Mary Moore Bremer was born to a prosperous white family in South Carolina (her father was a surgeon with the Confederate Infantry), but moved to New Orleans in 1920 with her hubsand. In 1932, she wrote her first edition of this classic Creole cookbook, possibly as a side project related to her husband's popular guidebook at the time. New Orleans Recipes, which was quite popular at the time, and was sold in tourist and souvenir shops all throughout New Orleans and the Gulf Coast.
Clearly, we know that the picture of the woman in traditional housekeeping dress on the front cover is not Ms. Bremer. In fact, the use of pictures of "Mammy" or "Aunt Jemima" were often used on cookbook illustrations to give the book more of a down home feel during a time when feelings towards the "Old South" were reaching a fervor.
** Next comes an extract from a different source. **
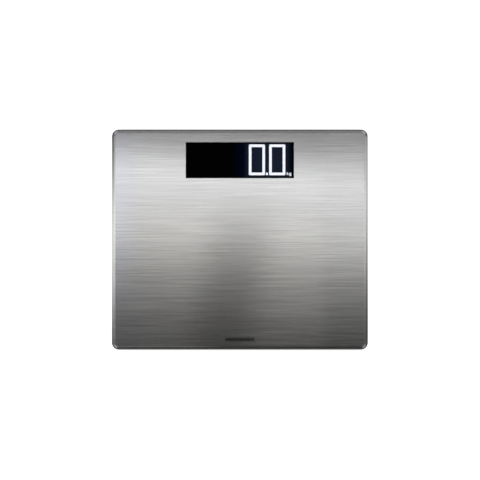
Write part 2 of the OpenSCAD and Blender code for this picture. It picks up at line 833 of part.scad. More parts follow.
// Three-core lead from a load cell to its socket; mirrored on the right.
module sensor_lead(c) color("#8f8f8f") mirror([c[1] > 0 ? 1 : 0, 0, 0]) {
    rear = c[2] > 0;
    side = rear ? 1 : -1;
    socket_x = -lead_socket_x[rear ? 0 : 1];
    cross_y = lead_cross_y[rear ? 0 : 1];
    start_y = side * (foot_y - gauge_y);
    for (k = [-1, 0, 1]) {
        shift = k * lead_pitch;
        route = [
            [-foot_x + shift, start_y, cell_top + 1.15],
            [-foot_x + shift, start_y, lead_z],
            [-foot_x + shift, cross_y + side * shift, lead_z],
            [socket_x - side * shift, cross_y + side * shift, lead_z],
            [socket_x - side * shift, socket_y - 0.1, lead_z]
        ];
        tube(rounded(route, 1.2), lead_r, [1, 0, 0]);
    }
}

// ---------------------------------------------------------------- nodes

tread_plate();
plate_tape();
top_frame();
display_window();
window_tape();
lcd_gasket();
lcd_segments();
lcd_panel();
lcd_frame();
light_guide();
light_reflector();
backlight_leds();
zebra_strips();
display_board();
controller_chip();
board_parts();
lead_sockets();
board_screws();
unit_switch();
unit_plunger();
unit_button();
base_shell();
housing_screws();
battery_springs();
battery_plates();
battery_leads();
battery_door();
strain_gauges();
gauge_seals();
for (i = CELLS) battery(i);
for (c = CORNERS) at_corner(c) load_cell();
for (c = CORNERS) at_corner(c) cell_clip();
for (c = CORNERS) at_corner(c) foot();
for (c = CORNERS) at_corner(c) foot_pad();
for (c = CORNERS) at_corner(c) foot_rivet();
for (c = CORNERS) sensor_lead(c);
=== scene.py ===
"""Digital bathroom scale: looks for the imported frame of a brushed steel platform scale.

The steel tread plate, smoked window, unit button, feet and pads are modelled
here and stand for their CAD nodes. The lower shell and the door are copies of
their CAD meshes. The other nodes stay. All of them get procedural finishes.
"""

import json
import logging
import math
from collections.abc import Callable, Iterator
from contextlib import contextmanager
from dataclasses import dataclass, field
from enum import Enum
from typing import ClassVar

import bmesh
import bpy
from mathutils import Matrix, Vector


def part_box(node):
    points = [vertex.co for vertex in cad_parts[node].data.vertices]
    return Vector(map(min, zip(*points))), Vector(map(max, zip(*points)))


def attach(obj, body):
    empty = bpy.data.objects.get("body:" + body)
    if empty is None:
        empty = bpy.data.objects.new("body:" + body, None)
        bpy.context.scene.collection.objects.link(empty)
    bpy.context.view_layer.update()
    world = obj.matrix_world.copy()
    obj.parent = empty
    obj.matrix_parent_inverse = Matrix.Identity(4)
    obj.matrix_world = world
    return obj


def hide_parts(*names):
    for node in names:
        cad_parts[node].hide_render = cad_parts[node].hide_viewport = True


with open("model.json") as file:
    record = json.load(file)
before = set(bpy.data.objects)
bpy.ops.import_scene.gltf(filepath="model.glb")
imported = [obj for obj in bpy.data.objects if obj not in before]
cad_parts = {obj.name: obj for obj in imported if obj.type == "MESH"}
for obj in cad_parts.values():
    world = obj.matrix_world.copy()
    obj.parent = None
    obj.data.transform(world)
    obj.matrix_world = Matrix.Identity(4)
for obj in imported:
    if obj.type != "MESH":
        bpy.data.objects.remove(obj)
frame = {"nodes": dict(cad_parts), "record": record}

LOG = logging.getLogger("bathroom_scale")
MM = 0.001
Colour = tuple[float, float, float]
Point = tuple[float, float, float]
Pair = tuple[float, float]
Socket = bpy.types.NodeSocket
Thing = bpy.types.Object


class Body(Enum):
    """The rigid bodies that pieces ride on."""

    CHASSIS = "chassis"
    DOOR = "battery_door"
    BUTTON = "unit_button"


class Corner(Enum):
    """The four corners, each with its side in X and in Y."""

    FRONT_LEFT = ("front_left", -1, -1)
    FRONT_RIGHT = ("front_right", 1, -1)
    REAR_LEFT = ("rear_left", -1, 1)
    REAR_RIGHT = ("rear_right", 1, 1)

    @property
    def label(self) -> str:
        """The corner's name, as the CAD nodes end."""
        return self.value[0]


# ------------------------------------------------------------------ finishes


class Graph:
    """A material's node tree while it is being put together."""

    def __init__(self, name: str) -> None:
        """Starts an empty tree with its output.

        Args:
            name: The material's name.
        """
        self.material = bpy.data.materials.new(name)
        self.material.use_nodes = True
        self.tree = self.material.node_tree
        self.tree.nodes.clear()
        self.output = self.tree.nodes.new("ShaderNodeOutputMaterial")
        self.place = self.add("ShaderNodeTexCoord").outputs["Object"]

    def add(self, kind: str, **sockets: object) -> bpy.types.Node:
        """Adds a node and fills its inputs.

        Args:
            kind: The node's Blender type.
            sockets: Input name, with underscores for spaces, to a value or an output socket.

        Returns:
            The new node.
        """
        node = self.tree.nodes.new(kind)
        for name, value in sockets.items():
            self.feed(node.inputs[name.replace("_", " ")], value)
        return node

    def feed(self, target: Socket, value: object) -> None:
        """Links an output to an input, or sets the input's own value.

        Args:
            target: The input socket.
            value: An output socket, a number, a vector or a colour.
        """
        if isinstance(value, bpy.types.NodeSocket):
            self.tree.links.new(value, target)
        elif isinstance(value, tuple) and target.type == "RGBA" and len(value) == 3:
            target.default_value = (*value, 1.0)
        else:
            target.default_value = value

    def scaled(self, scale: Point) -> Socket:
        """The piece's own coordinates, stretched.

        Args:
            scale: Repeats per metre along each axis.

        Returns:
            The mapped vector.
        """
        return self.add("ShaderNodeMapping", Vector=self.place, Scale=scale).outputs[0]

    def noise(
        self, vector: Socket, scale: float = 1.0, detail: float = 3.0, roughness: float = 0.5
    ) -> Socket:
        """A noise value from nought to one."""
        node = self.add("ShaderNodeTexNoise", Vector=vector, Scale=scale, Detail=detail, Roughness=roughness)
        return node.outputs["Fac"]

    def math(self, operation: str, first: object, second: object = 0.0) -> Socket:
        """One sum on two values.

        Args:
            operation: The sum.
            first: The first value.
            second: The second value.

        Returns:
            The result.
        """
        node = self.tree.nodes.new("ShaderNodeMath")
        node.operation = operation
        self.feed(node.inputs[0], first)
        self.feed(node.inputs[1], second)
        return node.outputs[0]

    def span(self, value: Socket, old: Pair, new: Pair, smooth: bool = False) -> Socket:
        """Carries a value from one range to another, held at the ends.

        Args:
            value: What to carry over.
            old: The range it comes from.
            new: The range it goes to.
            smooth: Eases in and out.

        Returns:
            The new value.
        """
        node = self.add(
            "ShaderNodeMapRange", Value=value, From_Min=old[0], From_Max=old[1], To_Min=new[0], To_Max=new[1]
        )
        if smooth:
            node.interpolation_type = "SMOOTHSTEP"
        return node.outputs[0]

    def blend(self, amount: object, first: object, second: object) -> Socket:
        """Mixes two colours.

        Args:
            amount: Share of the second.
            first: The colour at nought.
            second: The colour at one.

        Returns:
            The mixed colour.
        """
        node = self.tree.nodes.new("ShaderNodeMix")
        node.data_type = "RGBA"
        self.feed(node.inputs[0], amount)
        self.feed(node.inputs[6], first)
        self.feed(node.inputs[7], second)
        return node.outputs[2]

    def axis(self, name: str) -> Socket:
        """One of the piece's own coordinates, X, Y or Z, in metres."""
        return self.add("ShaderNodeSeparateXYZ", Vector=self.place).outputs[name]

    def normal(self) -> Socket:
        """The surface's direction."""
        return self.add("ShaderNodeNewGeometry").outputs["Normal"]

    def bump(self, height: Socket, depth: float, strength: float = 1.0) -> Socket:
        """Turns a height into a normal.

        Args:
            height: The height, from nought to one.
            depth: What one stands for, in metres.
            strength: Share of the effect.

        Returns:
            The normal.
        """
        return self.add("ShaderNodeBump", Height=height, Distance=depth, Strength=strength).outputs[0]

    def surface(self, **sockets: object) -> bpy.types.Material:
        """Ends the tree in one principled shader.

        Args:
            sockets: The shader's inputs.

        Returns:
            The finished material.
        """
        shader = self.add("ShaderNodeBsdfPrincipled", **sockets)
        self.tree.links.new(shader.outputs[0], self.output.inputs[0])
        return self.material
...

If you would like to learn more about about historical depictions of black cooks in culinary media, please read Toni Tipton-Martin's excellent book, The Jemima Code.
For a larger, non-culinary, view of "The Lost Cause," please know that there are many ongoing robust research projects and discussions that cover this fascinating part of history. Many of which cover the significant work done by women's groups like the United Daughters of the Confederacy in the areas of community fundraising, educational reform, and monument-building. At Blackbird Cookbooks, we believe that these types of historical analyses and stories are an important factor in the discussion of our collective American foodways, but particularly in the complex history of the South.
Condition: Used, Good with some front page markings. Pages are intact with very little markings/stains. Please note that this edition was published in 1955 by Dorothea Thompson.